Goat Of The Week: Richard Sherman. He really didn’t give up much at all, but when your mouth writes checks…you know the rest. Dude needs to be publicly humble every so often. His behavior after this game was not an example of such.
Coaching Performance Of The Week: It would be easy to give this to Mike McCoy. So easy, in fact, that I’m giving it to him. He figured out the Superbowl champs and put his team in position to do the rest. But, kudos to Doug Marrone (Buffalo) for sitting at 2-0 and beating two good teams in the process.
I know the Dolphins can beat these Chiefs. I know it. But will they? Oh, will they? Somebody say yes.

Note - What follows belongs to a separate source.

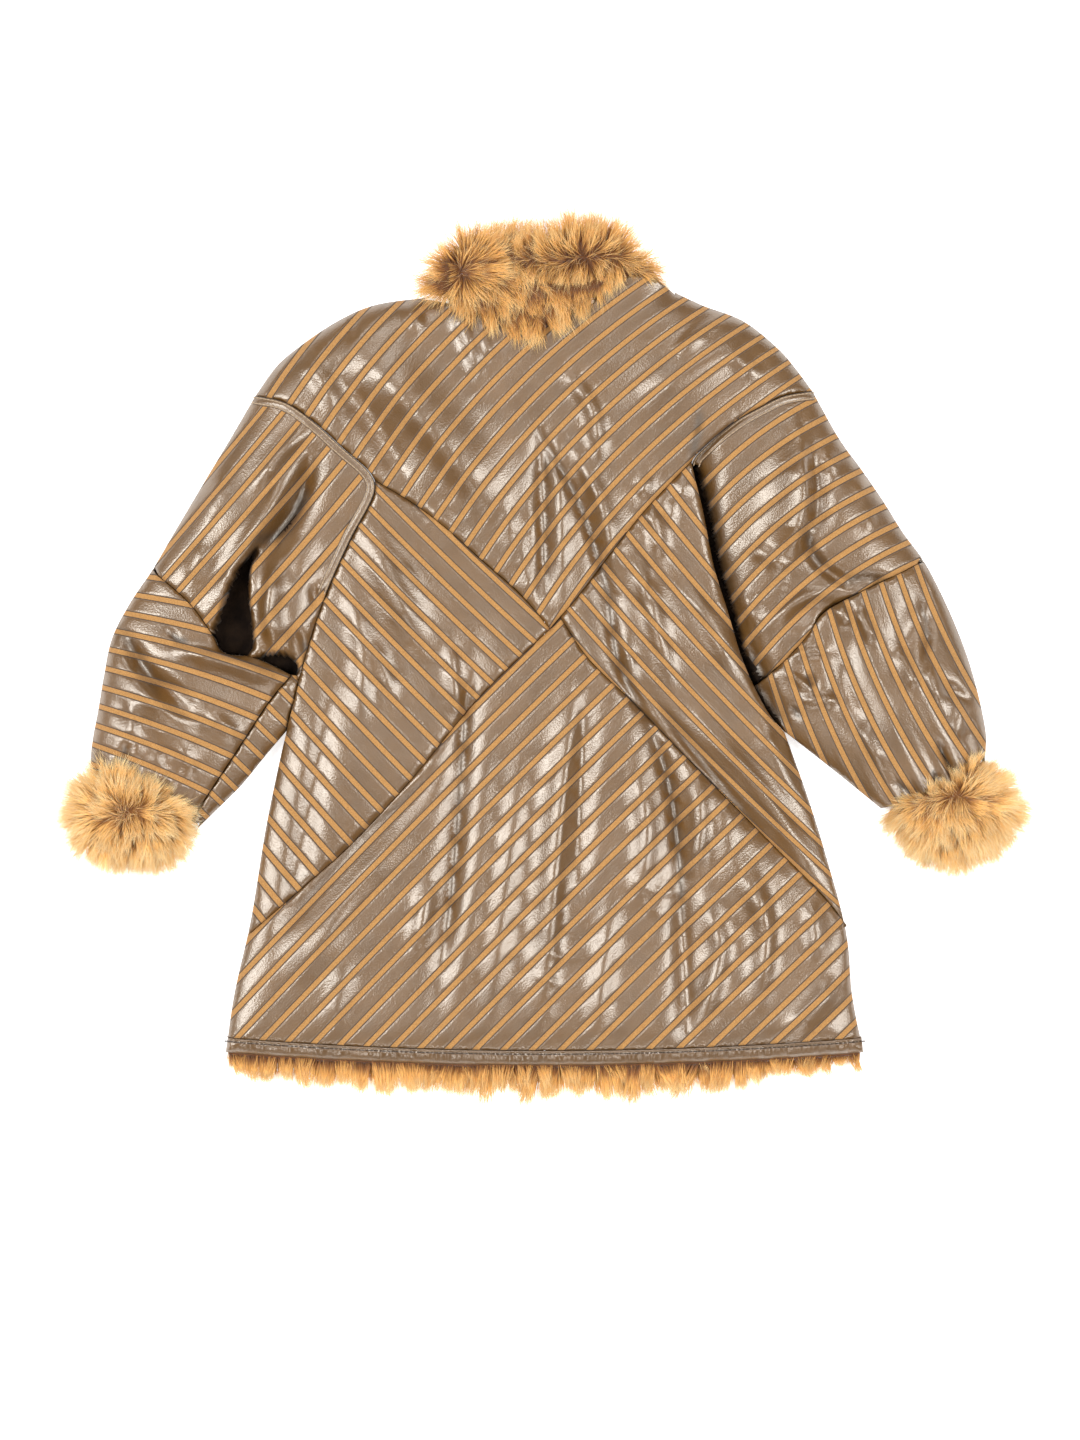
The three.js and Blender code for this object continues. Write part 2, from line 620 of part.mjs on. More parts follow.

The Redskins found their stride against the team everyone finds their stride against, but will that stride match the Eagles’? I doubt it, but it should be fun to watch either way.
I know they just got blown up, but the Vikings-Saints matchup has intrigue written all over it. Peterson will most likely be playing, and if Cassel can avoid throwing four more interceptions…well, the Saints haven’t beaten anyone yet.
Ravens-Browns. Packers-Lions. San Fransisco-Arizona. Divisional fun. These games will be close ones, and worth keeping an eye on constantly.
Oh, I heard the Seahawks are playing the Broncos, too. I think it’s a rematch of last year’s Superbowl or something. Should be decent.